* begin *
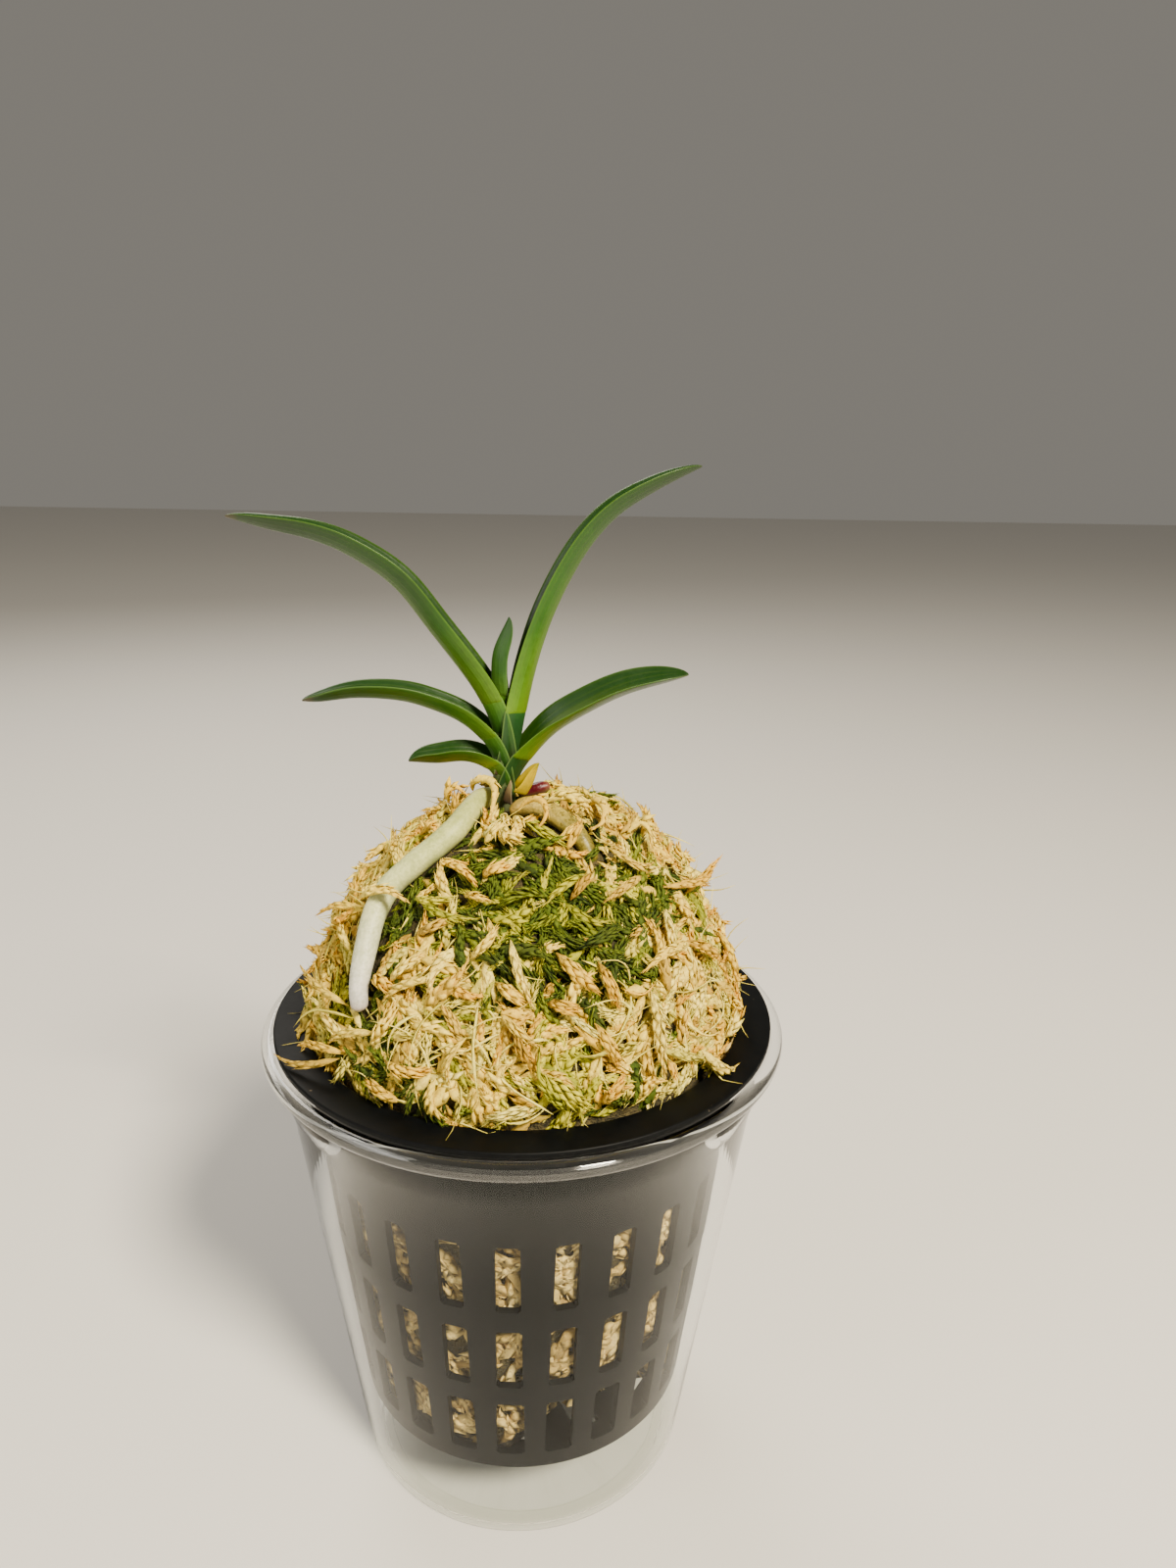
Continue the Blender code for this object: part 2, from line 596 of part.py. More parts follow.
def build_moss_core():
    floor = POT_BOTTOM + POT_WALL + GAP
    crown = [heap_point(k / (2 * len(HEAP_PROFILE) - 2), 0.0, HEAP_INSET)[0]
             for k in range(2 * len(HEAP_PROFILE) - 1)]
    profile = [(0.0, crown[0].z)] + [(p.x - HEAP_LEAN * 0.5, p.z) for p in crown[2:]]
    profile.append((moss_inner_radius(MOSS_NECK_HEIGHT), MOSS_NECK_HEIGHT))
    for k in range(MOSS_FILL_RINGS):
        height = MOSS_NECK_HEIGHT + (floor - MOSS_NECK_HEIGHT) * (k + 1) / MOSS_FILL_RINGS
        profile.append((moss_inner_radius(height), height))
    profile.append((0.0, floor))
    core = bake(turned("moss_mound", profile, HEAP_STEPS))
    low, high = HEAP_PROFILE[-1][1] * MM, HEAP_PROFILE[0][1] * MM
    for vert in core.data.vertices:
        spot = vert.co
        radius = math.hypot(spot.x, spot.y)
        turn = math.atan2(spot.y, spot.x)
        lump = noise.noise(spot / LUMP_SIZE)
        if spot.z > MOSS_NECK_HEIGHT + MM:
            outward = Vector((spot.x, spot.y, max(spot.z - low, 0.0))).normalized()
            lean = HEAP_LEAN * max(0.0, (spot.z - low) / (high - low))
            vert.co = spot + outward * lump * LUMP_HEIGHT + Vector((lean, 0.0, 0.0))
        elif radius > MM:
            inward = LUMP_HEIGHT * 0.5 * (1.0 - lump) * (spot.z < POT_FLANGE_BOTTOM - 2 * MM)
            apart = math.remainder(turn - MOSS_HOLLOW_TURN, TURN)
            reach = max(0.0, 1.0 - (apart / MOSS_HOLLOW_SPREAD) ** 2)
            depth = max(0.0, 1.0 - (spot.z - floor) / (MOSS_HOLLOW_HEIGHT - floor))
            inward += MOSS_HOLLOW_DEPTH * reach * min(1.0, 2.0 * depth)
            vert.co = spot - Vector((math.cos(turn), math.sin(turn), 0.0)) * inward
    return core


def strand_solid(place, outward, draw, length, thickness, lift, grow):
    # One moss strand: a bent three-sided spindle that lies on the heap with its tip lifted.
    across = outward.cross(Vector((0.0, 0.0, 1.0)))
    if across.length < 0.05:
        across = Vector((1.0, 0.0, 0.0))
    across.normalize()
    down = across.cross(outward).normalized()
    heading = draw[0] * TURN
    along = (across * math.cos(heading) + down * math.sin(heading)).normalized()
    beside = outward.cross(along)
    bow = (draw[1] - 0.5) * STRAND_BOW * length
    rings = []
    spots = []
    for share, girth in zip(STRAND_SHARES, STRAND_GIRTHS):
        run = (share - 0.5) * length
        height = STRAND_RISE * math.sin(math.pi * min(share * 1.25, 1.0)) - STRAND_SINK
        height += lift * share ** 3 - run * run / (2 * STRAND_CURVE)
        side = bow * (1.0 - (2 * share - 1) ** 2)
        spots.append((place + along * run + beside * side + outward * height, girth))
    shape = bmesh.new()
    for k, (spot, girth) in enumerate(spots):
        if girth == 0.0:
            rings.append([shape.verts.new(spot + along * (grow if k else -grow))])
            continue
        ring = []
        for corner in range(3):
            turn = TURN * (corner / 3 + 0.25)
            size = thickness * girth + 2.0 * grow
            offset = beside * math.cos(turn) * size * 1.15 + outward * math.sin(turn) * size * 0.8
            ring.append(shape.verts.new(spot + offset))
        rings.append(ring)
    for low, high in zip(rings, rings[1:]):
        for corner in range(3):
            after = (corner + 1) % 3
            if len(low) == 1:
                shape.faces.new((low[0], high[corner], high[after]))
            elif len(high) == 1:
                shape.faces.new((low[corner], low[after], high[0]))
            else:
                shape.faces.new((low[corner], low[after], high[after]))
                shape.faces.new((low[corner], high[after], high[corner]))
    bmesh.ops.recalc_face_normals(shape, faces=shape.faces[:])
    return from_shape("strand", shape, "cutters")


def in_patch(x, y, scale=1.0):
    across = x - PATCH_CENTRE[0]
    away = y - PATCH_CENTRE[1] - PATCH_SLANT * across
    return math.hypot(across / PATCH_HALF_LENGTH, away / PATCH_HALF_WIDTH) < scale


def strands(count, seed, keep, length, thickness, grow=0.0):
    # Strands spread evenly over the heap, of which those stay whose foot passes the test.
    generator = random.Random(seed)
    areas = heap_share_by_area()
    made = []
    for k in range(count):
        target = (k + 0.5) / count
        j = next(i for i in range(len(areas) - 1) if areas[i + 1] >= target)
        share = (j + (target - areas[j]) / (areas[j + 1] - areas[j])) / (len(areas) - 1)
        turn = k * GOLDEN_TURN
        draw = [generator.random() for _ in range(5)]
        place, outward = heap_point(min(share, STRAND_REACH), turn, STRAND_INSET)
        if not keep(place):
            continue
        lift = STRAY_LIFT if draw[4] > 1.0 - STRAY_SHARE else STRAND_LIFT
        made.append(strand_solid(place, outward, draw, length * (0.75 + 0.5 * draw[2]),
                                 thickness * (0.8 + 0.45 * draw[3]), lift * draw[2], grow))
    return made


def patch_solid(grow):
    # The bed of the green moss: a thin curved lens let into the heap.
    def surface(x, y):
        low, high = 0.0, 1.0
        turn = math.atan2(y, x)
        for _ in range(24):
            middle = (low + high) / 2
            place, _facing = heap_point(middle, turn)
            if math.hypot(place.x, place.y) < math.hypot(x, y):
                low = middle
            else:
                high = middle
        return heap_point(low, turn)

    shape = bmesh.new()
    tops, bottoms = [], []
    for ring in range(PATCH_RINGS + 1):
        share = ring / PATCH_RINGS
        edge = 1.0 - share ** 3 * 0.6
        top_row, bottom_row = [], []
        for step in range(PATCH_STEPS if ring else 1):
            turn = TURN * step / PATCH_STEPS
            ragged = 1.0 + PATCH_RAGGEDNESS * (math.sin(3 * turn + 1.0) + 0.7 * math.sin(7 * turn))
            across = (PATCH_HALF_LENGTH * ragged + grow) * share * math.cos(turn)
            away = (PATCH_HALF_WIDTH * ragged + grow) * share * math.sin(turn)
            x, y = PATCH_CENTRE[0] + across, PATCH_CENTRE[1] + away + PATCH_SLANT * across
            place, outward = surface(x, y)
            rise = 0.1 * MM * edge + grow
            top_row.append(shape.verts.new(place + outward * rise))
            bottom_row.append(shape.verts.new(place - outward * (PATCH_THICKNESS * edge + grow)))
        tops.append(top_row)
        bottoms.append(bottom_row)
    for rows in (tops, bottoms):
        for inner, outer in zip(rows, rows[1:]):
            for step in range(PATCH_STEPS):
                after = (step + 1) % PATCH_STEPS
                if len(inner) == 1:
                    shape.faces.new((inner[0], outer[step], outer[after]))
                else:
                    shape.faces.new((inner[step], outer[step], outer[after]))
                    shape.faces.new((inner[step], outer[after], inner[after]))
    for step in range(PATCH_STEPS):
        after = (step + 1) % PATCH_STEPS
        shape.faces.new((tops[-1][step], tops[-1][after], bottoms[-1][after]))
        shape.faces.new((tops[-1][step], bottoms[-1][after], bottoms[-1][step]))
    bmesh.ops.recalc_face_normals(shape, faces=shape.faces[:])
    return from_shape("green_moss", shape, "wind_orchid" if grow == 0.0 else "cutters")


def pot_clearance():
    # The space that the flange and mouth of the net pot need, so that strands stay off them.
    top = POT_FLANGE_BOTTOM + POT_FLANGE_THICKNESS + GAP
    inner = moss_inner_radius(POT_FLANGE_BOTTOM) + 0.05 * MM
    outer = POT_FLANGE_RADIUS + 3 * MM
    low = POT_FLANGE_BOTTOM - 4 * MM
    profile = [(inner, low), (inner, top), (outer, top), (outer, low), (inner, low)]
    ring = bake(turned("clearance", profile, POT_STEPS, "cutters"))
    shape = bmesh.new()
    shape.from_mesh(ring.data)
    bmesh.ops.remove_doubles(shape, verts=shape.verts[:], dist=MERGE)
    bmesh.ops.recalc_face_normals(shape, faces=shape.faces[:])
    shape.to_mesh(ring.data)
    shape.free()
    return ring


def root_solid(name, grow=0.0):
    group = "wind_orchid" if grow == 0.0 else "cutters"
    points = ROOTS[name]
    return tube(name if grow == 0.0 else "clearance", points, ROOT_STEPS, grow, group)


def green_strands(grow=0.0):
    return strands(GREEN_STRAND_COUNT, GREEN_SEED, lambda p: in_patch(p.x, p.y, GREEN_SPREAD),
                   GREEN_STRAND_LENGTH, GREEN_STRAND_THICKNESS, grow)


def build_plant():
    build_stem()
    dress(bpy.data.objects["stem"])
    done = []
    for name in LEAVES:
        blade = build_blade(name)
        combine(blade, [build_stem(GAP)], "DIFFERENCE")
        dress(drop_scraps(blade))
    for name in ROOTS:
        root = root_solid(name)
        combine(root, [build_stem(GAP)] + [root_solid(other, GAP) for other in done], "DIFFERENCE")
        dress(drop_scraps(root))
        done.append(name)


def plant_clearances():
    cutters = [build_stem(GAP)]
    cutters += [build_blade(name, GAP) for name in LOW_LEAVES]
    cutters += [root_solid(name, GAP) for name in ROOTS]
    return cutters


def build_moss():
    green = patch_solid(0.0)
    combine(green, green_strands(), "UNION", "MANIFOLD")
    combine(green, plant_clearances(), "DIFFERENCE")
    dress(drop_scraps(green))
    moss = build_moss_core()
    outside = strands(STRAND_COUNT, STRAND_SEED, lambda p: not in_patch(p.x, p.y, DRY_LIMIT),
                      STRAND_LENGTH, STRAND_THICKNESS)
    combine(moss, outside, "UNION", "MANIFOLD")
    combine(moss, [patch_solid(GAP)] + green_strands(GAP) + [pot_clearance()], "DIFFERENCE", "MANIFOLD")
    combine(moss, plant_clearances(), "DIFFERENCE", "MANIFOLD")
    dress(drop_scraps(moss))


def main():
    clear_scene()
    build_cup()
    build_pot()
    build_plant()
    build_moss()


main()
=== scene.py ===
import json
import math
import random

import bmesh
import bpy
import numpy as np
from mathutils import Matrix, Vector, noise

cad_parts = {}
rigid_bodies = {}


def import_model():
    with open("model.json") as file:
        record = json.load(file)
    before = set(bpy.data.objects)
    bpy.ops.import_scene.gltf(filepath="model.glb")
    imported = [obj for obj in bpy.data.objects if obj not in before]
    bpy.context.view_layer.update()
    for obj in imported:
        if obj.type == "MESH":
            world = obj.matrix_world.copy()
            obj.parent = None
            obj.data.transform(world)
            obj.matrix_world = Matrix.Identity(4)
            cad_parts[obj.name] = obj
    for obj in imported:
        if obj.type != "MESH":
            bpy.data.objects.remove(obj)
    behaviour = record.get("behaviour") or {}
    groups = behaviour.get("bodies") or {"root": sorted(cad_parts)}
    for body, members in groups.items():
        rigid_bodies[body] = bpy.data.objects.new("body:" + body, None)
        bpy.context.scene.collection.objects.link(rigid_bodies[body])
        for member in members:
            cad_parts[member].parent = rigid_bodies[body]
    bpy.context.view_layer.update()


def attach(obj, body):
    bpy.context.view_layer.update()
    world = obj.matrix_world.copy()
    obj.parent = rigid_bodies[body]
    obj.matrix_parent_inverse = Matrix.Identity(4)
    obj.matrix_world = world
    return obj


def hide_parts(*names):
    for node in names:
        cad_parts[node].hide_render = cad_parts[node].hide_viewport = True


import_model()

mm = 0.001
fullTurn = 2.0 * math.pi
goldenTurn = math.pi * (3.0 - math.sqrt(5.0))
sameSpot = 0.001 * mm  # points nearer than this are joined


# small helpers for meshes

def newPiece(name, verts, faces):
    mesh = bpy.data.meshes.new(name)
    mesh.from_pydata([tuple(vert) for vert in verts], [], faces)
    mesh.update()
    mesh.shade_smooth()
    piece = bpy.data.objects.new(name, mesh)
    bpy.context.scene.collection.objects.link(piece)
    return piece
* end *
● EXERCISE OBJECTIVE: Nothing outside the span should appear: copy exactly from the line with "combine(moss, [patch_solid(GAP)] +" through the line with "sameSpot = 0.001".

● SOLVED PROBLEM:
    combine(moss, [patch_solid(GAP)] + green_strands(GAP) + [pot_clearance()], "DIFFERENCE", "MANIFOLD")
    combine(moss, plant_clearances(), "DIFFERENCE", "MANIFOLD")
    dress(drop_scraps(moss))


def main():
    clear_scene()
    build_cup()
    build_pot()
    build_plant()
    build_moss()


main()
=== scene.py ===
import json
import math
import random

import bmesh
import bpy
import numpy as np
from mathutils import Matrix, Vector, noise

cad_parts = {}
rigid_bodies = {}


def import_model():
    with open("model.json") as file:
        record = json.load(file)
    before = set(bpy.data.objects)
    bpy.ops.import_scene.gltf(filepath="model.glb")
    imported = [obj for obj in bpy.data.objects if obj not in before]
    bpy.context.view_layer.update()
    for obj in imported:
        if obj.type == "MESH":
            world = obj.matrix_world.copy()
            obj.parent = None
            obj.data.transform(world)
            obj.matrix_world = Matrix.Identity(4)
            cad_parts[obj.name] = obj
    for obj in imported:
        if obj.type != "MESH":
            bpy.data.objects.remove(obj)
    behaviour = record.get("behaviour") or {}
    groups = behaviour.get("bodies") or {"root": sorted(cad_parts)}
    for body, members in groups.items():
        rigid_bodies[body] = bpy.data.objects.new("body:" + body, None)
        bpy.context.scene.collection.objects.link(rigid_bodies[body])
        for member in members:
            cad_parts[member].parent = rigid_bodies[body]
    bpy.context.view_layer.update()


def attach(obj, body):
    bpy.context.view_layer.update()
    world = obj.matrix_world.copy()
    obj.parent = rigid_bodies[body]
    obj.matrix_parent_inverse = Matrix.Identity(4)
    obj.matrix_world = world
    return obj


def hide_parts(*names):
    for node in names:
        cad_parts[node].hide_render = cad_parts[node].hide_viewport = True


import_model()

mm = 0.001
fullTurn = 2.0 * math.pi
goldenTurn = math.pi * (3.0 - math.sqrt(5.0))
sameSpot = 0.001 * mm  # points nearer than this are joined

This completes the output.